A pound will not feed your dog.
And a Euro will not fuel your car.
However, these currencies WILL buy us the goods and services that provide ultimate value and utility in life. A dollar will buy me an apple that I can eat. A Yen will buy me some gas that will fuel my car. A Euro will buy a dentist’s services to repair your teeth. And a pound will buy some dental floss after your dentists lectures you for not flossing. So the whole point and purpose of an economy is to produce the stuff, not the money nor necessarily profits in the process of doing so.
Since it is the stuff that needs producing that ultimately matters you need to ask how stuff gets produced, and the answer is “not charitably.”
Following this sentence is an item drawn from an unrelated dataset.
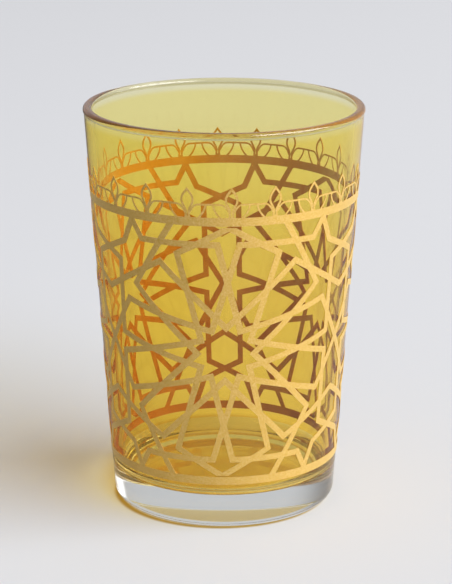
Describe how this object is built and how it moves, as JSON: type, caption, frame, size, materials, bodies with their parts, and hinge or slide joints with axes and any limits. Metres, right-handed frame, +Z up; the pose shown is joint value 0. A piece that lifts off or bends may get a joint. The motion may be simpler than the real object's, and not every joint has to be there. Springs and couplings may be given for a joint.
{
  "type": "tea glass",
  "caption": "Tapered clear tea glass with a thick base, an amber-lacquered wall, and a gold star lattice framed by gold bands under a border of small leaves.",
  "frame": {"origin": "centre of the glass on the table plane, which the bearing ring under the base rests on", "axes": "+Z up along the glass's axis, -Y towards the front rosette, +X to the right of someone who faces that rosette"},
  "size_m": [0.062, 0.062, 0.09],
  "materials": {
    "clear_glass": "clear, polished",
    "amber_lacquer": "see-through amber, glossy",
    "gold_print": "satin gold"
  },
  "bodies": {
    "root": {"glass_body": "clear_glass", "amber_lacquer": "amber_lacquer", "gold_upper_band": "gold_print", "gold_lower_band": "gold_print", "gold_rosette_front": "gold_print", "gold_rosette_right": "gold_print", "gold_rosette_left": "gold_print", "gold_leaf_border": "gold_print"}
  },
  "joints": []
}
In order for things to get produced, somebody has to inevitably forfeit some of their time to produce them. This can be done on an individual level as per subsistence type craphole economies like Africa, or in the awesome 1st world through organizations, namely, corporations and companies. Large and complex systems organizing capital and labor to produce an amazing plethora of things all on the cheap. But regardless of the size of the company, it has to ultimately be started. And since time is ultimately the ONLY resource that matters to humans, any sane and self-respecting human is going to demand he or she be compensated for it.
Thus introducing profit.
This is the problem most people who have a problem with profit face. They look at it backwards. The issue isn’t whether somebody deserves profit or whether profit should exist. NOTHING would exist unless it was for profit. And the insurance industry explains this incredibly well.
There’s more at the link.
This is the sort of thing that socialists can never seem to understand. Without the incentive of profit to motivate them, why should individuals or businesses work for the common good? They won’t, of course, as the history of applied socialism makes dismally clear . . . but somehow a lot of young people are taken in by this false argument and fake philosophy.
If you have such people among your friends and/or acquaintances and/or colleagues, let them have a copy of Aaron Clarey’s article. It might make them think – for once.